How to Sand Paint off of Fiberglass
It is important to know what you are doing when you prepare to sand paint off any surface, especially fiberglass. Unlike wood, fiberglass is much easier to scar and scuff and thus needs to be treated a bit differently when sanding paint. So, how do you sand paint off of fiberglass?
Step 1 – Select the Appropriate Equipment
The most important part of sanding fiberglass is choosing the right equipment. Utilizing an orbital sander will save a lot of time and effort. A soft-head pad will be helpful as well. Begin with a medium grit sandpaper (100 grit is best). In addition, you need to make sure you have safety equipment, goggles and a dust mask or a painter's mask. An orbital sander would be good for sanding a flat piece, like a surfboard, or any flat area. An orbital sander gives the painter a flat surface to sand with. An orbital sander does a great job. However, something with a lot of curved surfaces, like a fiberglass boat, the use of an orbital sander is very limited. The painter may have to do a lot of hand sanding. A D/A sander is a better choice. A D/A has a somewhat flexible round pad where you put your sandpaper. The sandpaper has adhesive on one side, and is cut to fit the D/A sander. The D/A is an air tool requiring an air compressor.
Step 2 – Prepare the Area
Place a drop cloth on the floor in the area you are going to be sanding in. Also, cover anything else you want to protect from the dust produced.
Step 3 – Begin Sanding
Begin lightly and slowly until you get the feel for the orbital sander's movement. Make sure you use the dust mask and safety goggles to protect yourself. After you hit the high spots and delaminated areas you need to check for any holes or spaces that need to be filled. Fill them in with a fiberglass putty from the local hardware store. Follow the instructions for applying the putty.

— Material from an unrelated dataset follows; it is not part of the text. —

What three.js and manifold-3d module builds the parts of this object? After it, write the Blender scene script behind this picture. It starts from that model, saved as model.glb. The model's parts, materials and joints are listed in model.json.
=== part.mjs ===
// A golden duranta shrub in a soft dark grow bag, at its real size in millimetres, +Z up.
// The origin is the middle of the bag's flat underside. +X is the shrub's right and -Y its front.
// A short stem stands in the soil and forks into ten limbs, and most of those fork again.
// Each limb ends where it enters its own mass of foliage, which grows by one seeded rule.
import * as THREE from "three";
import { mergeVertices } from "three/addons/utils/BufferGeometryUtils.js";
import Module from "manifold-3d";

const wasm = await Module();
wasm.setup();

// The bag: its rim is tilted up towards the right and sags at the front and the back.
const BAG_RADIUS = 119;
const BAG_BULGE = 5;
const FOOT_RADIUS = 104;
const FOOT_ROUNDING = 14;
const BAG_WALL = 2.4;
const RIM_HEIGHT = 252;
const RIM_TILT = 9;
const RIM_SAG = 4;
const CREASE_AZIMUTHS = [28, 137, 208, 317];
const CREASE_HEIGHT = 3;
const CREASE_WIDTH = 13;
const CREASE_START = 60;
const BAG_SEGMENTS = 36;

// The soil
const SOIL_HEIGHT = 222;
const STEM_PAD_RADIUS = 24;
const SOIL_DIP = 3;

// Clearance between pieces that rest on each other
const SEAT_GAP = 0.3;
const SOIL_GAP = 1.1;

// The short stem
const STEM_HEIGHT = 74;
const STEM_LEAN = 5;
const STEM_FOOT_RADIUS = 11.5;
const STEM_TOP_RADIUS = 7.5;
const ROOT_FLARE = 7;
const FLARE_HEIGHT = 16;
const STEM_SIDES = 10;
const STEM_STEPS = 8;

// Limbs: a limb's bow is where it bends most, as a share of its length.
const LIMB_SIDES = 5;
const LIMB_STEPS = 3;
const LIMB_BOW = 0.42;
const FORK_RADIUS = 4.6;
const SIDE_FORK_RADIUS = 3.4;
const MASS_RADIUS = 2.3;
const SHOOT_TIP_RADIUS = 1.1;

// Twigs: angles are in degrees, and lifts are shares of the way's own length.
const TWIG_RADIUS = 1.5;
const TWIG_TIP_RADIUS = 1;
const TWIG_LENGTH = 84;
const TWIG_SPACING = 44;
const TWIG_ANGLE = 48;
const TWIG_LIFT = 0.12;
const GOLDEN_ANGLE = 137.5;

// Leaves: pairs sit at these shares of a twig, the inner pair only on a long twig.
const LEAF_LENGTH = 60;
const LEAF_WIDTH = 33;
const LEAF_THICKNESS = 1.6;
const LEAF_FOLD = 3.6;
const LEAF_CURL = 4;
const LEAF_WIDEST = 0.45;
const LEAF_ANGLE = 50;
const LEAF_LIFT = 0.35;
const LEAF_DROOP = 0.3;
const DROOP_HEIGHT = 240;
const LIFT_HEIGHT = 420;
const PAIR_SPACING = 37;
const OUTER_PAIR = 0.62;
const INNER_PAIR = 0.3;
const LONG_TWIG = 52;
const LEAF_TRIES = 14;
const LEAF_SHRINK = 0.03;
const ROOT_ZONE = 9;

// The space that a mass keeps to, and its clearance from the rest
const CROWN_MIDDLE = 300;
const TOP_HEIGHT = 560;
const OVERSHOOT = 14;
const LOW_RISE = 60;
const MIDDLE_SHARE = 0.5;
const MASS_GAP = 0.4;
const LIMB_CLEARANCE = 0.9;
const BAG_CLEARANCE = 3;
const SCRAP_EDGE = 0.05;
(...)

TIP: Ed Kimble, our painting expert, strongly suggest that you "try not to dig into any curved surfaces of the fiberglass with the sander."
Step 4 – Second Round
Now you will have to wait. The putty has to have time to dry and cure before you work with it. Once the putty has had time to cure use the sander a second time. This will help sand the holes flush with the rest of the fiberglass surface.
Step 4 – Up the Ante
Once you have finished a second sanding it is time to increase the grit of the sandpaper to super fine, around 1000 grit. This super fine grit will smooth and polish the laminate on the fiberglass. Begin slowly until you are used to the feel of the orbital sander with the new sandpaper on it.
Step 5 – Finish
Finally, clean the fiberglass using a soft cloth and acetone. Make sure you are in a well-ventilated area when you use the acetone to avoid being overwhelmed by the fumes. Now the fiberglass is ready to be painted again or repaired.
TIP: Ed also notes that you should "wash the fiberglass down with water after you are all done sanding and cleaning with acetone."
Trim the sandpaper to the size of the sander.
Always use goggles and a mask.
Don't apply too much pressure as you sand. It is very easy to sand directly through the fiberglass.
Using liquid fiberglass sander is another option, although much messier and harder to control the outcome. If you do choose to use a liquid sander be very careful with it, using gloves and protective gear to prevent injury.